_EXERCISE OBJECTIVE_
Your task is to copy each line that has the word "MESH".

_SUPPLIED INFORMATION_

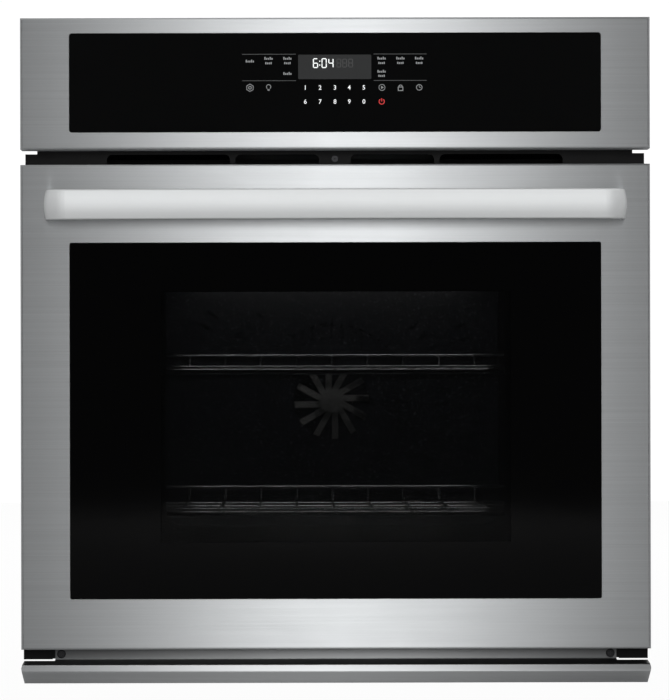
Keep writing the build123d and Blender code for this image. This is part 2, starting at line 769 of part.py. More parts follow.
with BuildPart() as front_screws:
    for side in (-1, 1):
        round_bar(side * TRIM_SCREW_X, TRIM_SCREW_Z, 4.75, -11.2, -9)
        round_bar(side * TRIM_SCREW_X, TRIM_SCREW_Z, 2, -9, -1)
    round_bar(0, VENT_SCREW_Z, 3.5, -11.1, FRAME_FRONT - 1.3)
    round_bar(0, VENT_SCREW_Z, 1.8, FRAME_FRONT - 1.3, -5)
    fillet(front_screws.faces().filter_by(Axis.Y).group_by(Axis.Y)[0].edges(), radius=1)
front_screws.part.label = "front_screws"

# ---------------------------------------------------------------- hinges, fixed half

with BuildPart() as right_hinge_receiver:
    block(HINGE_X - 6, HINGE_X + 6, BODY_FRONT, 70, 16, 48)
    block(HINGE_X - 4.5, HINGE_X + 4.5, BODY_FRONT - 1, 71, 17.5, 46.5, Mode.SUBTRACT)
right_hinge_receiver.part.label = "right_hinge_receiver"

with BuildPart() as left_hinge_receiver:
    mirror(right_hinge_receiver.part, about=Plane.YZ)
left_hinge_receiver.part.label = "left_hinge_receiver"

with BuildPart() as right_hinge_arm:
    with BuildSketch(across(HINGE_X - ARM_T / 2)):
        with Locations((PIVOT_Y, PIVOT_Z)):
            Circle(8)
        with BuildLine():
            Polyline(
                (PIVOT_Y, PIVOT_Z - 7.9),
                (-16, ARM_LOW),
                (62, ARM_LOW),
                (62, ARM_HIGH),
                (-16, ARM_HIGH),
                (PIVOT_Y, PIVOT_Z + 7.9),
                close=True,
            )
        make_face()
        with Locations((PIVOT_Y, PIVOT_Z)):
            Circle(PIN_R + PIN_FIT, mode=Mode.SUBTRACT)
    extrude(amount=ARM_T)
    cross_bar(50, 32, 3, HINGE_X - 4.5, HINGE_X + 4.5)
right_hinge_arm.part.label = "right_hinge_arm"

with BuildPart() as left_hinge_arm:
    mirror(right_hinge_arm.part, about=Plane.YZ)
left_hinge_arm.part.label = "left_hinge_arm"

with BuildPart() as door_switch:
    block(SWITCH_X - 7, SWITCH_X + 7, BODY_FRONT, 20, SWITCH_Z - 8, SWITCH_Z + 7)
    round_bar(SWITCH_X, SWITCH_Z, PLUNGER_R + SHAFT_FIT, BODY_FRONT - 1, 14, Mode.SUBTRACT)
door_switch.part.label = "door_switch"

with BuildPart() as switch_plunger:
    round_bar(SWITCH_X, SWITCH_Z, PLUNGER_R, DOOR_BACK_Y + 0.4, 8)
    fillet(switch_plunger.faces().sort_by(Axis.Y)[0].edges(), radius=1.5)
switch_plunger.part.label = "switch_plunger"

# ---------------------------------------------------------------- door

with BuildPart() as door_skin:
    block(-HALF_W, HALF_W, FRONT_Y, DOOR_BACK_Y - SKIN, DOOR_BOTTOM, DOOR_TOP)
    fillet(door_skin.faces().sort_by(Axis.Y)[0].edges(), radius=2.5)
    block(
        -HALF_W + SKIN,
        HALF_W - SKIN,
        FRONT_Y + SKIN,
        DOOR_BACK_Y,
        DOOR_BOTTOM + SKIN,
        DOOR_TOP - SKIN,
        Mode.SUBTRACT,
    )
    block(-HALF_W - 1, HALF_W + 1, -24, DOOR_BACK_Y, DOOR_BOTTOM - 1, 33, Mode.SUBTRACT)
    with BuildSketch(facing(FRONT_Y + 4)):
        rect_at(-GLASS_HALF - 1.2, GLASS_HALF + 1.2, GLASS_Z0 - 1.2, GLASS_Z1 + 1.2, 4)
    extrude(amount=3)
    with BuildSketch(facing(FRONT_Y + 5)):
        rect_at(-GLASS_HALF - 0.3, GLASS_HALF + 0.3, GLASS_Z0 - 0.3, GLASS_Z1 + 0.3, 2.3)
    extrude(amount=6, mode=Mode.SUBTRACT)
    for side in (-1, 1):
        block(side * HINGE_X - 5, side * HINGE_X + 5, -39, -20, DOOR_BOTTOM - 1, DOOR_BOTTOM + 2, Mode.SUBTRACT)
        for offset in (-7.0, 7.0):
            round_bar(side * HANDLE_END_X, HANDLE_Z + offset, 2.6, FRONT_Y - 1, FRONT_Y + 2, Mode.SUBTRACT)
door_skin.part.label = "door_skin"

with BuildPart() as door_outer_glass:
    block(-GLASS_HALF, GLASS_HALF, FRONT_Y + 0.3, FRONT_Y + 4.3, GLASS_Z0, GLASS_Z1, corner=2)
    fillet(door_outer_glass.faces().sort_by(Axis.Y)[0].edges(), radius=0.6)
door_outer_glass.part.label = "door_outer_glass"

with BuildPart() as outer_glass_frame:
    with BuildSketch(facing(FRONT_Y + 5.6)):
        rect_at(-288, 288, 50, 470, 3)
        rect_at(-270, 270, 85, 438, 3, Mode.SUBTRACT)
    extrude(amount=1.2)
outer_glass_frame.part.label = "outer_glass_frame"

with BuildPart() as glass_pack_frame:
    block(-PACK_HALF, PACK_HALF, -38, -13.1, PACK_Z0, PACK_Z1)
    block(-PACK_HALF + 1, PACK_HALF - 1, -37, -13, PACK_Z0 + 1, PACK_Z1 - 1, Mode.SUBTRACT)
    block(-191, 191, -39, -36, 125, 415, Mode.SUBTRACT)
glass_pack_frame.part.label = "glass_pack_frame"

with BuildPart() as middle_glass:
    block(-PACK_HALF + 1.2, PACK_HALF - 1.2, -36.9, -33.9, PACK_Z0 + 1.2, PACK_Z1 - 1.2)
middle_glass.part.label = "middle_glass"

with BuildPart() as inner_glass:
    block(-PACK_HALF + 1.2, PACK_HALF - 1.2, -18, -13.1, PACK_Z0 + 1.2, PACK_Z1 - 1.2)
inner_glass.part.label = "inner_glass"

with BuildPart() as glass_spacer:
    with BuildSketch(facing(-18.1)):
        rect_at(-PACK_HALF + 1.2, PACK_HALF - 1.2, PACK_Z0 + 1.2, PACK_Z1 - 1.2)
        rect_at(-PACK_HALF + 9, PACK_HALF - 9, PACK_Z0 + 9, PACK_Z1 - 9, mode=Mode.SUBTRACT)
    extrude(amount=15.7)
glass_spacer.part.label = "glass_spacer"

with BuildPart() as door_liner:
    with BuildSketch(facing(DOOR_BACK_Y)):
        rect_at(-HALF_W + 0.4, HALF_W - 0.4, 33, DOOR_TOP - 0.5, 2)
        rect_at(-WINDOW_HALF, WINDOW_HALF, WINDOW_Z0, WINDOW_Z1, 3, Mode.SUBTRACT)
    extrude(amount=SKIN)
    with BuildSketch(facing(DOOR_BACK_Y + BEAD_H)):
        for bead_x, bead_z0, bead_z1 in LINER_BEADS:
            rect_at(-bead_x, bead_x, bead_z0, bead_z1, 9)
            rect_at(-bead_x + BEAD_W, bead_x - BEAD_W, bead_z0 + BEAD_W, bead_z1 - BEAD_W, 5, Mode.SUBTRACT)
    extrude(amount=BEAD_H + SKIN / 2)
    block(-HALF_W + 1.4, HALF_W - 1.4, -24, DOOR_BACK_Y - SKIN, 33, 34)
    block(-HALF_W + 1.4, HALF_W - 1.4, -24, -23, DOOR_BOTTOM + SKIN + 0.2, 34)
    for side in (-1, 1):
        block(side * HINGE_X - 8.5, side * HINGE_X + 8.5, -30, -10, DOOR_BOTTOM, 44, Mode.SUBTRACT)
door_liner.part.label = "door_liner"

with BuildPart() as door_insulation:
    block(-288, 288, -41, -13.2, 40, 530)
    block(-PACK_HALF - 0.5, PACK_HALF + 0.5, -42, -13, PACK_Z0 - 0.5, PACK_Z1 + 0.5, Mode.SUBTRACT)
door_insulation.part.label = "door_insulation"

with BuildPart() as right_hinge_body:
    for plate_x in (HINGE_X - 7.5, HINGE_X + 6):
        block(plate_x, plate_x + 1.5, -45.5, -17, 16, 210)
    block(HINGE_X - 7.5, HINGE_X + 7.5, -46.9, -45.4, 16, 210)
    block(HINGE_X - 6, HINGE_X + 6, -45.5, -18, 200, 202)
    cross_bar(PIVOT_Y, PIVOT_Z, PIN_R, HINGE_X - 7.5, HINGE_X + 7.5)
    with BuildSketch(across(HINGE_X)):
        rect_at(-32, -28, 62, 201)
        with Locations((-30, 60)):
            Circle(4)
    extrude(amount=1, both=True)
    with BuildSketch(across(HINGE_X)) as coil_section:
        for turn in range(28):
            with Locations((-25.5, 82 + turn * 3.6)):
                Circle(2)
    revolve(axis=Axis((HINGE_X, -30, 0), (0, 0, 1)))
right_hinge_body.part.label = "right_hinge_body"

with BuildPart() as left_hinge_body:
    mirror(right_hinge_body.part, about=Plane.YZ)
left_hinge_body.part.label = "left_hinge_body"

with BuildPart() as handle_bar:
    with BuildLine() as bow:
        FilletPolyline(
            (-HANDLE_END_X, FRONT_Y, HANDLE_Z),
            (-HANDLE_END_X, HANDLE_END_Y, HANDLE_Z),
            (0, HANDLE_MID_Y, HANDLE_Z),
            (HANDLE_END_X, HANDLE_END_Y, HANDLE_Z),
            (HANDLE_END_X, FRONT_Y, HANDLE_Z),
            radius=[HANDLE_BEND_R, 4500.0, HANDLE_BEND_R],
        )
    foot_plane = Plane(origin=(-HANDLE_END_X, FRONT_Y, HANDLE_Z), x_dir=(0, 0, 1), z_dir=(0, -1, 0))
    with BuildSketch(foot_plane) as strap:
        with BuildLine():
            ThreePointArc((-HANDLE_H / 2, HANDLE_EDGE), (0, HANDLE_OUTER_BULGE), (HANDLE_H / 2, HANDLE_EDGE))
            Line((HANDLE_H / 2, HANDLE_EDGE), (HANDLE_H / 2, -HANDLE_EDGE))
            ThreePointArc((HANDLE_H / 2, -HANDLE_EDGE), (0, -HANDLE_INNER_BULGE), (-HANDLE_H / 2, -HANDLE_EDGE))
            Line((-HANDLE_H / 2, -HANDLE_EDGE), (-HANDLE_H / 2, HANDLE_EDGE))
        make_face()
        fillet(strap.vertices(), radius=2.2)
    sweep(path=bow.line)
    for side in (-1, 1):
        for offset in (-7.0, 7.0):
            round_bar(side * HANDLE_END_X, HANDLE_Z + offset, 2.5, FRONT_Y - 14, FRONT_Y, Mode.SUBTRACT)
handle_bar.part.label = "handle_bar"

with BuildPart() as handle_screws:
    for side in (-1, 1):
        for offset in (-7.0, 7.0):
            round_bar(side * HANDLE_END_X, HANDLE_Z + offset, 2.45, FRONT_Y - 12, FRONT_Y + SKIN)
            round_bar(side * HANDLE_END_X, HANDLE_Z + offset, 4.5, FRONT_Y + SKIN, FRONT_Y + SKIN + 3)
handle_screws.part.label = "handle_screws"

# ---------------------------------------------------------------- output

PIECES = (
    base_pan,
    left_side_panel,
    right_side_panel,
    rear_panel,
    top_cover,
    front_frame,
    cavity_liner,
    insulation_blanket,
    left_rack_support,
    right_rack_support,
    upper_rack,
    lower_rack,
    bake_element,
    broil_element,
    broil_supports,
    convection_element,
    fan_baffle,
    convection_fan,
    fan_motor,
    lamp_housing,
    lamp_bulb,
    lamp_lens,
    temperature_sensor,
    door_gasket,
    air_duct,
    oven_flue,
    blower_housing,
    blower_wheel,
    blower_motor,
    vent_trim,
    control_panel_frame,
    control_glass,
    display_module,
    control_board,
    junction_box,
    terminal_block,
    conduit_bush,
    right_side_flange,
    left_side_flange,
    bottom_trim,
    front_screws,
    right_hinge_receiver,
    left_hinge_receiver,
    right_hinge_arm,
    left_hinge_arm,
    door_switch,
    switch_plunger,
    door_skin,
    door_outer_glass,
    outer_glass_frame,
    glass_pack_frame,
    middle_glass,
    inner_glass,
    glass_spacer,
    door_liner,
    door_insulation,
    right_hinge_body,
    left_hinge_body,
    handle_bar,
    handle_screws,
)

os.makedirs("parts", exist_ok=True)
for piece in PIECES:
    export_step(piece.part, f"parts/{piece.part.label}.step")
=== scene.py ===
"""Looks of a built-in wall oven: brushed steel front, black glass, window on a dark cavity with
wire racks and a rear fan, and the printed control panel."""

import math

import bpy
import numpy as np
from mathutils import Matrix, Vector


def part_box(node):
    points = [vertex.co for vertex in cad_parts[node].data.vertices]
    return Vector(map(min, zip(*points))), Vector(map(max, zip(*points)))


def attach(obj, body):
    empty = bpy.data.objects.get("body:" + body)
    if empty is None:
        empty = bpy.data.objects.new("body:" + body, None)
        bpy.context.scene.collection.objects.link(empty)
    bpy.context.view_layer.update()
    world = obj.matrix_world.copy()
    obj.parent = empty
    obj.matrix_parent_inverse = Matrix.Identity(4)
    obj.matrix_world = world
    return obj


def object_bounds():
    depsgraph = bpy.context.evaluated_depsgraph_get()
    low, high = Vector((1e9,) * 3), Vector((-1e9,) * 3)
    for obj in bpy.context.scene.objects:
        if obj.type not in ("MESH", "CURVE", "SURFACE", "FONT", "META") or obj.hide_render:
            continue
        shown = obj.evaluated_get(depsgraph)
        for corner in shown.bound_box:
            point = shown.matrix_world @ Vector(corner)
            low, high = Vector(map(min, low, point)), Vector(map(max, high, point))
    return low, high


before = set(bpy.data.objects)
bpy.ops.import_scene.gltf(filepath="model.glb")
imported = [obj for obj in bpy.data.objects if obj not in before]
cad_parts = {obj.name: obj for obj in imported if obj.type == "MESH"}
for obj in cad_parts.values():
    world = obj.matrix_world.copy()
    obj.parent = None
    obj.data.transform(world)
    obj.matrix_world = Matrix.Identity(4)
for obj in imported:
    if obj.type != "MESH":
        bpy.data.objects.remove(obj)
cad_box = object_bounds()
MM = 0.001


# ------------------------------------------------------------ shared finishes, as node groups

def new_group(name, inputs, outputs):
    """An empty shader node group with named sockets: inputs (name, kind, default) and
    outputs (name, kind)."""
    group = bpy.data.node_groups.new(name, "ShaderNodeTree")
    for label, kind, value in inputs:
        socket = group.interface.new_socket(label, in_out="INPUT", socket_type=kind)
        socket.default_value = value
    for label, kind in outputs:
        group.interface.new_socket(label, in_out="OUTPUT", socket_type=kind)
    return group, group.nodes.new("NodeGroupInput"), group.nodes.new("NodeGroupOutput")


def wire(tree, source, target):
    tree.links.new(source, target)


def maths(tree, operation, first, second=0.5, clamp=False):
    """One arithmetic node; its inputs are sockets or numbers."""
    node = tree.nodes.new("ShaderNodeMath")
    node.operation = operation
    node.use_clamp = clamp
    for slot, value in enumerate((first, second)):
        if isinstance(value, (int, float)):
            node.inputs[slot].default_value = value
        else:
            wire(tree, value, node.inputs[slot])
    return node.outputs[0]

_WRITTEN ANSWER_
        if obj.type not in ("MESH", "CURVE", "SURFACE", "FONT", "META") or obj.hide_render:
cad_parts = {obj.name: obj for obj in imported if obj.type == "MESH"}
    if obj.type != "MESH":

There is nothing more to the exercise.